Entries:
——

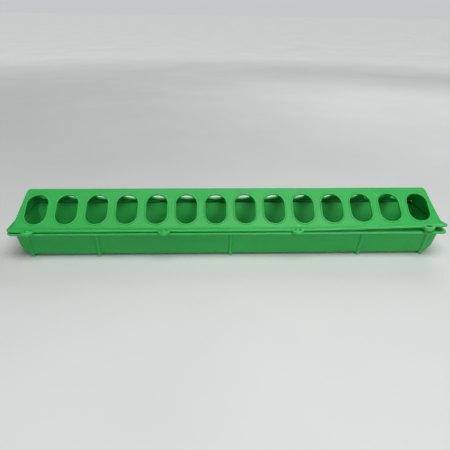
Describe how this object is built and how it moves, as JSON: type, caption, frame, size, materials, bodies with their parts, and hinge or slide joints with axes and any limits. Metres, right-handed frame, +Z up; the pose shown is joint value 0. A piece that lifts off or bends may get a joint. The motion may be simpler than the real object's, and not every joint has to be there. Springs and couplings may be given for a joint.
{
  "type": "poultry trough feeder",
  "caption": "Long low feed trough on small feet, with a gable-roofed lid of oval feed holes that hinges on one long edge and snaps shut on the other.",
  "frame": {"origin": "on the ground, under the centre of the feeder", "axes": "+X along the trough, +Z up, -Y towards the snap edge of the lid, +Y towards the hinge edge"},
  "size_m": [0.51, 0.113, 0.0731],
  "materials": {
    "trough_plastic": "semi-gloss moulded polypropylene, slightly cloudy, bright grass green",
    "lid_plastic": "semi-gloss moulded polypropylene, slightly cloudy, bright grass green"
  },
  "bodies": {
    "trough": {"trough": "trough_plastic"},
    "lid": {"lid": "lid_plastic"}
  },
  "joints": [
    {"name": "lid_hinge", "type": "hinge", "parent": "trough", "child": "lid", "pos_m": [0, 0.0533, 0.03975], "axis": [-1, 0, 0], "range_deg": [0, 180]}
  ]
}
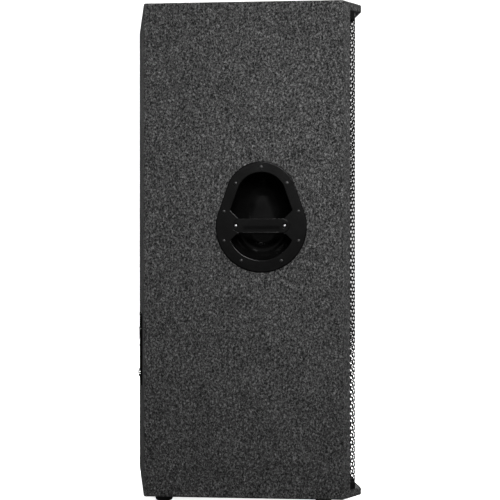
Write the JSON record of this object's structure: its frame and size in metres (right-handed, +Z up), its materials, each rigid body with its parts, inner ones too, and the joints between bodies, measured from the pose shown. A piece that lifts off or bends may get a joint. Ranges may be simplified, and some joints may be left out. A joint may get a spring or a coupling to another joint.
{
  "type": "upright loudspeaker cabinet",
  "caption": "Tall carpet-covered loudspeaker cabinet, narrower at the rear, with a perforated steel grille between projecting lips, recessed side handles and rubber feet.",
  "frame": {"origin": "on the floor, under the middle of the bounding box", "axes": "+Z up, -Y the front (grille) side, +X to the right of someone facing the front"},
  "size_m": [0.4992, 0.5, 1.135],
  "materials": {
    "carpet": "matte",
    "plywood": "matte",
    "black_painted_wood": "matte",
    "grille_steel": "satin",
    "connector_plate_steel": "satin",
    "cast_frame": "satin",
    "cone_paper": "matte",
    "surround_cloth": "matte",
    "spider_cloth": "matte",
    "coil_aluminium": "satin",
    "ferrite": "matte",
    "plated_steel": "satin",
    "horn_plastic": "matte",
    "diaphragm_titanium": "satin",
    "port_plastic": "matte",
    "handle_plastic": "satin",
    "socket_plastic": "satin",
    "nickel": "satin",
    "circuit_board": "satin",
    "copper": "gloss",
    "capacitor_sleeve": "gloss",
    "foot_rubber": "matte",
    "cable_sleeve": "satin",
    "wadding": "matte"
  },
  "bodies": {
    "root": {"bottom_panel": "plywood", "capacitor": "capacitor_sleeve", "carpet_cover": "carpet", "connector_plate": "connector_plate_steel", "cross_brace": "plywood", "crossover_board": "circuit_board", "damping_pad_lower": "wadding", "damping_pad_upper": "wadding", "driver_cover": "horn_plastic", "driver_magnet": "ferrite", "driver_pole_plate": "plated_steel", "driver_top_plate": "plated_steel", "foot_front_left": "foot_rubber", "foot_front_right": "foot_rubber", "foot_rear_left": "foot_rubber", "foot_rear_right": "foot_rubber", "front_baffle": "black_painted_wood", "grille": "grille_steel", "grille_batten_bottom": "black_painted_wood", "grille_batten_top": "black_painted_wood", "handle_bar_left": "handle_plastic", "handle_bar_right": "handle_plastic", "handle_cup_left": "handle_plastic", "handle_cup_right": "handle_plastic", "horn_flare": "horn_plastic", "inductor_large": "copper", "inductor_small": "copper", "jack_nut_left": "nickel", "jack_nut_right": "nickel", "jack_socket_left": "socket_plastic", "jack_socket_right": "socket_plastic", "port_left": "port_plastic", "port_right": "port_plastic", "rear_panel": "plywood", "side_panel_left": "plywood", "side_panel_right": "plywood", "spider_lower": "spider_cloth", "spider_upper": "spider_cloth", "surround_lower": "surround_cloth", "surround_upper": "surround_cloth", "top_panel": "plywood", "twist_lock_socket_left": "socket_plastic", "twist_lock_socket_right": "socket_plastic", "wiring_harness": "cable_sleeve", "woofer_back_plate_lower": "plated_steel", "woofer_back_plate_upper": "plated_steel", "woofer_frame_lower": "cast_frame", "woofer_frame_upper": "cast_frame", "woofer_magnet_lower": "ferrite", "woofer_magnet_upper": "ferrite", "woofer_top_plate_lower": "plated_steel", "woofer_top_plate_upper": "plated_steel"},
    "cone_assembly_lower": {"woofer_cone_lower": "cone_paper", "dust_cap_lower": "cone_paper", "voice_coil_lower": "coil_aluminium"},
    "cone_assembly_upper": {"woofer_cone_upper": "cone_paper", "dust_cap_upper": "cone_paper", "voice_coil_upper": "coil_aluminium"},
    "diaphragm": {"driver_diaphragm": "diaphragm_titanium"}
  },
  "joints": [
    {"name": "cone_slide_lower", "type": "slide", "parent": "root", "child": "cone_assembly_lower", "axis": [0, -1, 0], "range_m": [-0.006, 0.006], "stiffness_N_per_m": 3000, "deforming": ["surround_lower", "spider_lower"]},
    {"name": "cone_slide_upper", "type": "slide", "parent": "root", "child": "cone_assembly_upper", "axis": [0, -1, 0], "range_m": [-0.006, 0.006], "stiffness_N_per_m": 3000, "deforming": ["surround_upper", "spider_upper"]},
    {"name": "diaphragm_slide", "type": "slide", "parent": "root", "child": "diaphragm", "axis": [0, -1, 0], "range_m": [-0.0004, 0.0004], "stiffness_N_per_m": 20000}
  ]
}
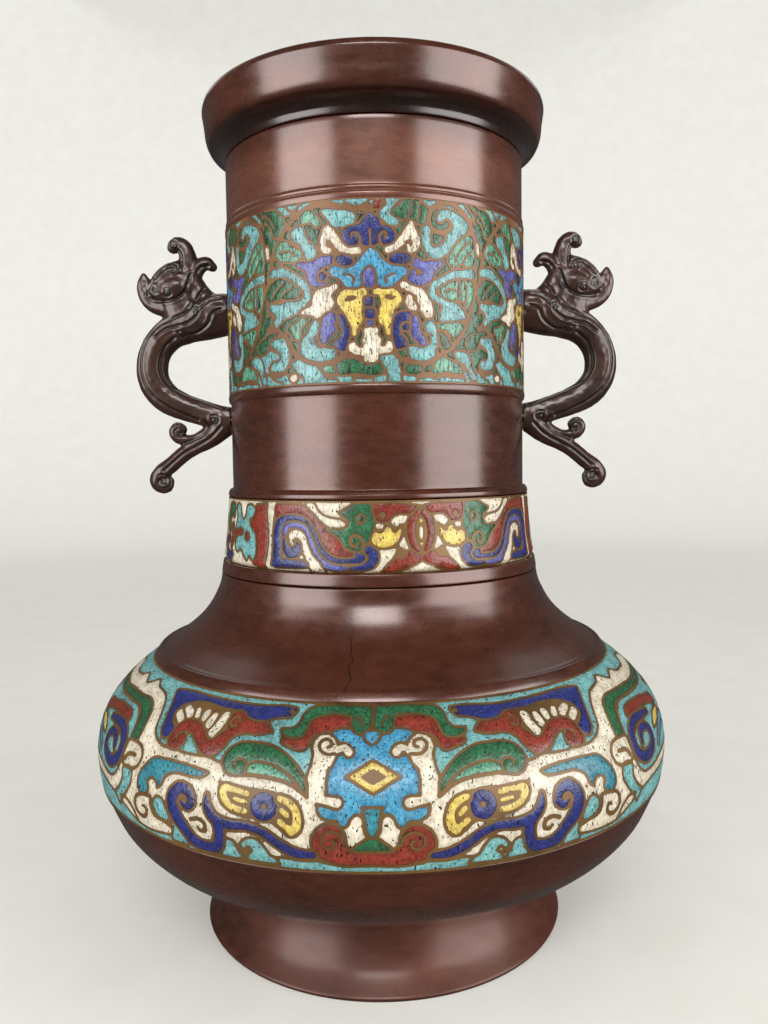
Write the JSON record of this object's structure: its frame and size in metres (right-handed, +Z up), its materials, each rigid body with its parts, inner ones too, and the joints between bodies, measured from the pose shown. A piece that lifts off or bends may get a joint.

——

Goal: Each record above should be returned exactly as it appears.

Response to the exercise:
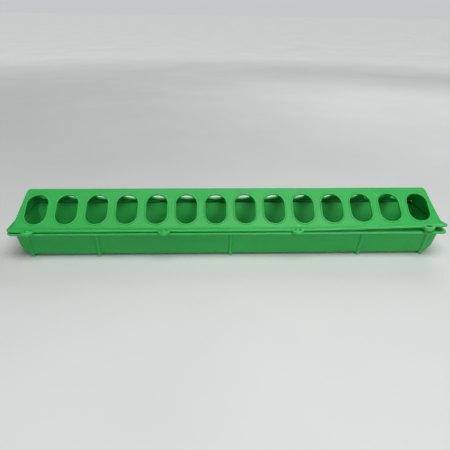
Describe how this object is built and how it moves, as JSON: type, caption, frame, size, materials, bodies with their parts, and hinge or slide joints with axes and any limits. Metres, right-handed frame, +Z up; the pose shown is joint value 0. A piece that lifts off or bends may get a joint. The motion may be simpler than the real object's, and not every joint has to be there. Springs and couplings may be given for a joint.
{
  "type": "poultry trough feeder",
  "caption": "Long low feed trough on small feet, with a gable-roofed lid of oval feed holes that hinges on one long edge and snaps shut on the other.",
  "frame": {"origin": "on the ground, under the centre of the feeder", "axes": "+X along the trough, +Z up, -Y towards the snap edge of the lid, +Y towards the hinge edge"},
  "size_m": [0.51, 0.113, 0.0731],
  "materials": {
    "trough_plastic": "semi-gloss moulded polypropylene, slightly cloudy, bright grass green",
    "lid_plastic": "semi-gloss moulded polypropylene, slightly cloudy, bright grass green"
  },
  "bodies": {
    "trough": {"trough": "trough_plastic"},
    "lid": {"lid": "lid_plastic"}
  },
  "joints": [
    {"name": "lid_hinge", "type": "hinge", "parent": "trough", "child": "lid", "pos_m": [0, 0.0533, 0.03975], "axis": [-1, 0, 0], "range_deg": [0, 180]}
  ]
}
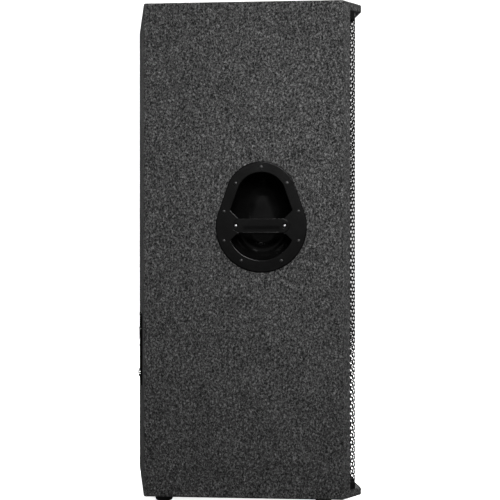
Write the JSON record of this object's structure: its frame and size in metres (right-handed, +Z up), its materials, each rigid body with its parts, inner ones too, and the joints between bodies, measured from the pose shown. A piece that lifts off or bends may get a joint. Ranges may be simplified, and some joints may be left out. A joint may get a spring or a coupling to another joint.
{
  "type": "upright loudspeaker cabinet",
  "caption": "Tall carpet-covered loudspeaker cabinet, narrower at the rear, with a perforated steel grille between projecting lips, recessed side handles and rubber feet.",
  "frame": {"origin": "on the floor, under the middle of the bounding box", "axes": "+Z up, -Y the front (grille) side, +X to the right of someone facing the front"},
  "size_m": [0.4992, 0.5, 1.135],
  "materials": {
    "carpet": "matte",
    "plywood": "matte",
    "black_painted_wood": "matte",
    "grille_steel": "satin",
    "connector_plate_steel": "satin",
    "cast_frame": "satin",
    "cone_paper": "matte",
    "surround_cloth": "matte",
    "spider_cloth": "matte",
    "coil_aluminium": "satin",
    "ferrite": "matte",
    "plated_steel": "satin",
    "horn_plastic": "matte",
    "diaphragm_titanium": "satin",
    "port_plastic": "matte",
    "handle_plastic": "satin",
    "socket_plastic": "satin",
    "nickel": "satin",
    "circuit_board": "satin",
    "copper": "gloss",
    "capacitor_sleeve": "gloss",
    "foot_rubber": "matte",
    "cable_sleeve": "satin",
    "wadding": "matte"
  },
  "bodies": {
    "root": {"bottom_panel": "plywood", "capacitor": "capacitor_sleeve", "carpet_cover": "carpet", "connector_plate": "connector_plate_steel", "cross_brace": "plywood", "crossover_board": "circuit_board", "damping_pad_lower": "wadding", "damping_pad_upper": "wadding", "driver_cover": "horn_plastic", "driver_magnet": "ferrite", "driver_pole_plate": "plated_steel", "driver_top_plate": "plated_steel", "foot_front_left": "foot_rubber", "foot_front_right": "foot_rubber", "foot_rear_left": "foot_rubber", "foot_rear_right": "foot_rubber", "front_baffle": "black_painted_wood", "grille": "grille_steel", "grille_batten_bottom": "black_painted_wood", "grille_batten_top": "black_painted_wood", "handle_bar_left": "handle_plastic", "handle_bar_right": "handle_plastic", "handle_cup_left": "handle_plastic", "handle_cup_right": "handle_plastic", "horn_flare": "horn_plastic", "inductor_large": "copper", "inductor_small": "copper", "jack_nut_left": "nickel", "jack_nut_right": "nickel", "jack_socket_left": "socket_plastic", "jack_socket_right": "socket_plastic", "port_left": "port_plastic", "port_right": "port_plastic", "rear_panel": "plywood", "side_panel_left": "plywood", "side_panel_right": "plywood", "spider_lower": "spider_cloth", "spider_upper": "spider_cloth", "surround_lower": "surround_cloth", "surround_upper": "surround_cloth", "top_panel": "plywood", "twist_lock_socket_left": "socket_plastic", "twist_lock_socket_right": "socket_plastic", "wiring_harness": "cable_sleeve", "woofer_back_plate_lower": "plated_steel", "woofer_back_plate_upper": "plated_steel", "woofer_frame_lower": "cast_frame", "woofer_frame_upper": "cast_frame", "woofer_magnet_lower": "ferrite", "woofer_magnet_upper": "ferrite", "woofer_top_plate_lower": "plated_steel", "woofer_top_plate_upper": "plated_steel"},
    "cone_assembly_lower": {"woofer_cone_lower": "cone_paper", "dust_cap_lower": "cone_paper", "voice_coil_lower": "coil_aluminium"},
    "cone_assembly_upper": {"woofer_cone_upper": "cone_paper", "dust_cap_upper": "cone_paper", "voice_coil_upper": "coil_aluminium"},
    "diaphragm": {"driver_diaphragm": "diaphragm_titanium"}
  },
  "joints": [
    {"name": "cone_slide_lower", "type": "slide", "parent": "root", "child": "cone_assembly_lower", "axis": [0, -1, 0], "range_m": [-0.006, 0.006], "stiffness_N_per_m": 3000, "deforming": ["surround_lower", "spider_lower"]},
    {"name": "cone_slide_upper", "type": "slide", "parent": "root", "child": "cone_assembly_upper", "axis": [0, -1, 0], "range_m": [-0.006, 0.006], "stiffness_N_per_m": 3000, "deforming": ["surround_upper", "spider_upper"]},
    {"name": "diaphragm_slide", "type": "slide", "parent": "root", "child": "diaphragm", "axis": [0, -1, 0], "range_m": [-0.0004, 0.0004], "stiffness_N_per_m": 20000}
  ]
}
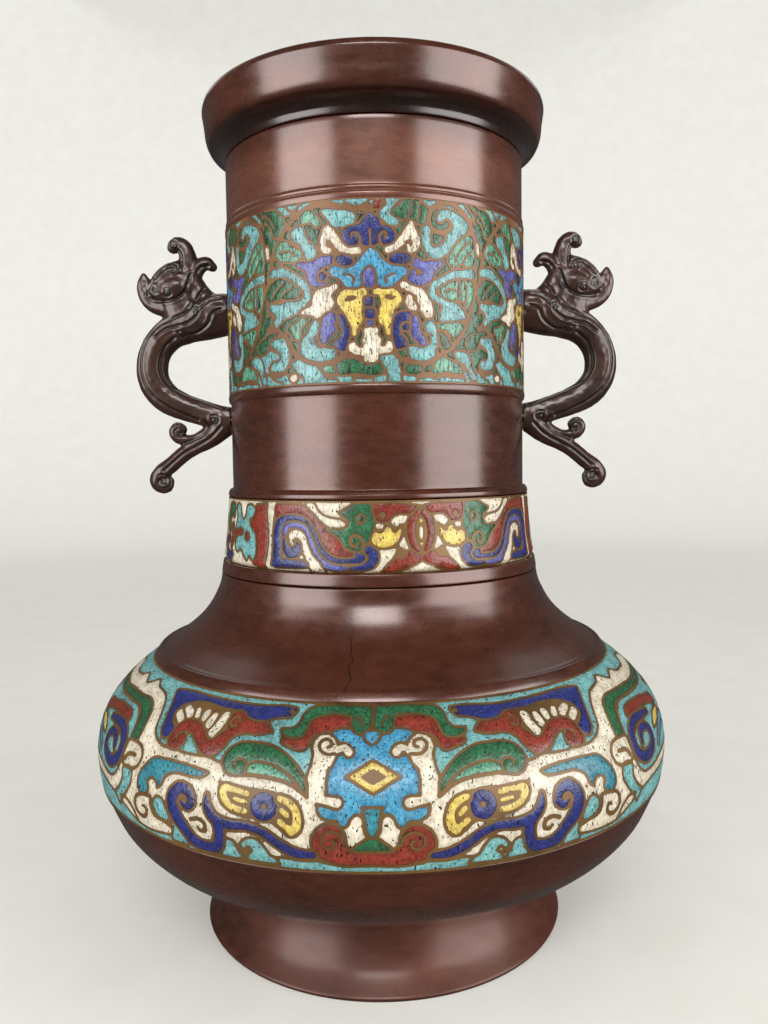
Write the JSON record of this object's structure: its frame and size in metres (right-handed, +Z up), its materials, each rigid body with its parts, inner ones too, and the joints between bodies, measured from the pose shown. A piece that lifts off or bends may get a joint.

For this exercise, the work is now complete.